Gabion walls use wire mesh baskets filled with rock, forming a rigid, porous structure. Geocell retaining walls use flexible HDPE honeycomb panels filled with soil or aggregate, offering greater design flexibility, the ability to support vegetation on the face, and typically lower material costs. Geocells also allow for more varied infill options than gabions, which require durable stone.

How deep should the foundation trench be for a geocell retaining wall?

Foundation trench depth is project-specific but typically ranges from 6 to 12 inches below finish grade to accommodate a compacted gravel base and the embedment of the first geocell layer. Taller walls and weaker subgrade conditions require deeper embedment — confirm with your engineering specification.

What is the best infill material for a geocell retaining wall?

Well-graded crushed stone or gravel is the preferred infill for retaining wall applications. It compacts reliably, drains freely, and handles lateral pressure better than cohesive or silty soils. Match gradation to your engineering specification — gap-graded or poorly graded material can compromise drainage and compaction.

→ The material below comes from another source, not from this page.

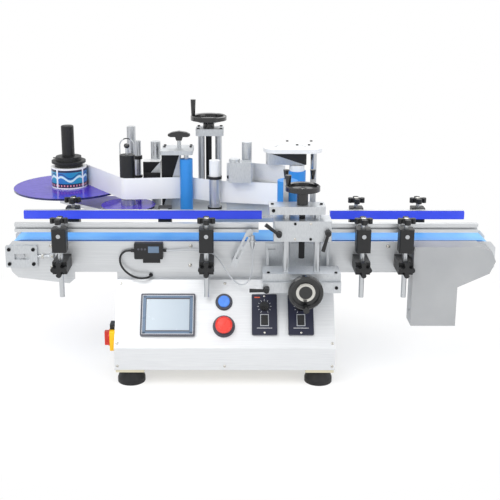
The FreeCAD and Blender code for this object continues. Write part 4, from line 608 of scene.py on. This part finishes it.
cordPoints = {
    "amplifier": [
        (-286, -57, 306), (-295, -57, 306), (-305, -57.6, 302), (-312, -59, 293), (-313, -61.5, 281),
        (-309, -64.5, 269), (-301, -67.5, 259), (-290, -70.5, 250.5), (-277, -73, 244.5),
        (-263.5, -74.5, 242), (-252, -72.5, 242), (-244, -67, 242), (-240, -58.5, 242), (-240, -50, 242),
    ],
    "fibre": [
        (-201, -57, 306), (-190, -57, 306), (-175, -58, 307.5), (-155, -60, 308.6), (-132, -61.5, 308),
        (-112, -63, 306.5), (-95, -65.5, 303.5), (-82, -69, 297), (-71, -74, 284), (-61, -79, 268),
        (-50, -83, 252), (-38, -86.5, 239), (-25, -89, 231), (-12, -90.7, 233), (-3, -91.6, 244),
        (1.8, -92.3, 259), (4, -92.6, 275), (4.8, -92.4, 291), (4, -92, 307), (4, -92, 322),
    ],
}


def cable(name, points, radiusMm, finish, node):
    curve = bpy.data.curves.new(name, "CURVE")
    curve.dimensions = "3D"
    curve.bevel_depth = radiusMm / 1000
    curve.bevel_resolution = 6
    curve.resolution_u = 16
    curve.use_fill_caps = True
    spline = curve.splines.new("NURBS")
    spline.points.add(len(points) - 1)
    for point, (x, y, z) in zip(spline.points, points):
        point.co = (*at(x, y, z), 1.0)
    spline.order_u = 3
    spline.use_endpoint_u = True
    curve.materials.append(finishes[finish])
    made = bpy.data.objects.new(name, curve)
    bpy.context.scene.collection.objects.link(made)
    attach(made, "machine")
    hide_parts(node)
    return made


cable("amplifierCable", cordPoints["amplifier"], 2.5, "softPvc", "amplifier_cable")
cable("sensorCable", cordPoints["fibre"], 1.5, "greyPvc", "sensor_cable")
print("cables")

front = -152
socketScrews("liftBlockScrews", "press_lift", "blackOxide", frontOut, 3.2, 1.4,
             ((99.5, front, 399), (135, front, 363)))
socketScrews("liftBlockPins", "press_lift", "nickelPlate", frontOut, 3.0, 1.2,
             ((135, front, 399), (99.5, front, 363)))
bm = bmesh.new()
for x in (48, 160):
    capScrew(bm, facing(at(x, -124, 438), upward, x), 3.6, 2.5)
capScrew(bm, facing(at(50, -148, 429), frontOut, 10), 4.0, 2.0)
for x in (40, 196):
    capScrew(bm, facing(at(x, -142, 279), upward, x), 3.6, 2.5)
piece("carriageScrews", bm, "carriage", "blackOxide")
socketScrews("slideScrews", "machine", "blackOxide", frontOut, 4.0, 2.0, ((38, -160, 249), (196, -160, 249)))

bm = bmesh.new()
washer(bm, facing(at(*stations["cross"], 249), frontOut), 22.0, 15.4, 2.2)
piece("crossDialRing", bm, "cross_handwheel", "nickelPlate")
bm = bmesh.new()
washer(bm, facing(at(*stations["lift"], 471.8), upward), 13.0, 5.0, 1.2)
lathe(bm, facing(at(*stations["lift"], 472), upward), [(5, 0), (5, 1.5), (4.2, 2.4)], 24)
piece("liftHubCap", bm, "lift_handwheel", "nickelPlate")
bm = bmesh.new()
hubCap = [(9, 0), (9, 1.5), (7.5, 2.6), (3.4, 2.6), (3.2, 1.2)]
lathe(bm, facing(at(*stations["column"], 571), upward), hubCap, 32)
piece("columnHubCap", bm, "column_handwheel", "nickelPlate")
print("slide fittings")

feedCap, wrapPlate, columnPlate = 515, 529, 551
socketScrews("headScrews", "label_head", "blackOxide", upward, 3.4, 2.4,
             [(x, y, feedCap) for x, y in ((-219, 170), (-151, 170), (-219, 194), (-151, 194))]
             + [(x, y, wrapPlate) for x, y in ((98, 176), (160, 176), (120, 122), (150, 122))])
bm = bmesh.new()
slab(bm, facing(at(-254.5, 185, 435.5), frontOut), 44, 18, 1.6, 0.4)
piece("backBoxBar", bm, "label_head", "filledNylon")
socketScrews("columnScrews", "machine", "blackOxide", upward, 3.8, 2.4,
             [(x, y, columnPlate) for x in (-134, -74) for y in (236, 284)])
print("head fittings")

floorMaterial = bpy.data.materials.new("paintedStudioFloor")
floorMaterial.use_nodes = True
tree = floorMaterial.node_tree
tree.nodes.remove(tree.nodes["Principled BSDF"])
output = tree.nodes["Material Output"]
paint = addNode(tree, "BsdfDiffuse", {"Color": toLinear("#FFFFFF"), "Roughness": 0.6})
glow = addNode(tree, "Emission", {"Color": (1, 1, 1, 1), "Strength": 1.0})
distance = addNode(tree, "VectorMath", {"operation": "LENGTH"}, {0: place(tree, (1, 1.5, 1))})
reach = addNode(tree, "MapRange", {"From Min": 0.35, "From Max": 1.1, "To Min": 0.55, "To Max": 1.0},
                {"Value": distance.outputs["Value"]})
rays = addNode(tree, "LightPath")
seen = addNode(tree, "Math", {"operation": "MAXIMUM"},
               {0: rays.outputs["Is Camera Ray"], 1: rays.outputs["Is Glossy Ray"]})
seen = addNode(tree, "Math", {"operation": "MAXIMUM"},
               {0: seen.outputs[0], 1: rays.outputs["Is Transmission Ray"]})
factor = addNode(tree, "Math", {"operation": "MULTIPLY"}, {0: reach.outputs["Result"], 1: seen.outputs[0]})
blendFloor = addNode(tree, "MixShader", None, {0: factor.outputs[0], 1: paint.outputs[0], 2: glow.outputs[0]})
tree.links.new(blendFloor.outputs[0], output.inputs["Surface"])
bm = bmesh.new()
bmesh.ops.create_grid(bm, x_segments=4, y_segments=4, size=20.0)
mesh = bpy.data.meshes.new("studioFloor")
bm.to_mesh(mesh)
bm.free()
mesh.materials.append(floorMaterial)
floor = bpy.data.objects.new("studioFloor", mesh)
floor.location.z = -0.0005
bpy.context.scene.collection.objects.link(floor)

world = bpy.data.worlds.new("studioWorld")
world.use_nodes = True
bpy.context.scene.world = world
tree = world.node_tree
backdrop = tree.nodes["Background"]
rays = addNode(tree, "LightPath")
coordinates = addNode(tree, "TexCoord")
axes = addNode(tree, "SeparateXYZ", None, {0: coordinates.outputs["Generated"]})
shade = addNode(tree, "MapRange", {"From Min": -0.1, "From Max": 0.8, "To Min": 0.62, "To Max": 0.98},
                {"Value": axes.outputs["Z"]})
sky = addNode(tree, "CombineColor", None, {0: shade.outputs[0], 1: shade.outputs[0], 2: shade.outputs[0]})
pick = addNode(tree, "Mix", {"data_type": "RGBA", 7: (1, 1, 1, 1)},
               {0: rays.outputs["Is Camera Ray"], 6: sky.outputs[0]})
tree.links.new(pick.outputs[2], backdrop.inputs["Color"])
backdrop.inputs["Strength"].default_value = 1.0

lamps = {
    "keyLamp": {"at": (-1.2, -1.6, 2.2), "power": 26, "size": 1.6},
    "fillLamp": {"at": (1.7, -1.4, 1.4), "power": 12, "size": 1.8},
    "rimLamp": {"at": (0.3, 1.6, 2.0), "power": 16, "size": 1.6},
}
for name, lamp in lamps.items():
    light = bpy.data.lights.new(name, "AREA")
    light.energy = lamp["power"]
    light.size = lamp["size"]
    made = bpy.data.objects.new(name, light)
    made.location = lamp["at"]
    made.rotation_euler = (Vector((0, 0, 0.3)) - Vector(lamp["at"])).to_track_quat("-Z", "Y").to_euler()
    bpy.context.scene.collection.objects.link(made)

view = {
    "at": (-0.0137, -2.2248, 0.9473), "pitch": 14.07, "yaw": 0.24, "lens": 64.8,
    "across": 0.04, "down": -0.1, "end": 60.0,
}
camera = bpy.data.cameras.new("camera")
camera.sensor_width = 36.0
camera.lens = view["lens"]
camera.shift_x = view["across"]
camera.shift_y = view["down"]
camera.clip_end = view["end"]
cameraObject = bpy.data.objects.new("camera", camera)
cameraObject.location = view["at"]
cameraObject.rotation_euler = (math.radians(90 - view["pitch"]), 0, math.radians(view["yaw"]))
bpy.context.scene.collection.objects.link(cameraObject)
bpy.context.scene.camera = cameraObject
bpy.context.scene.view_settings.view_transform = "Standard"
print("studio set")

Do geocell retaining walls require a building permit?

Most jurisdictions exempt walls under 4 feet (footing bottom to wall top) unless surcharge loads are present, but requirements vary — verify with your local AHJ before breaking ground. In Iowa, call 811 at least 48 hours before excavating to locate utilities.

How long do geocell retaining walls last?

HDPE geocell systems have a 40-year field track record, with UV stabilization and high ESCR ratings that resist degradation over decades. Longevity depends on correct installation, drainage that prevents hydrostatic pressure buildup, and periodic inspection for erosion or settlement.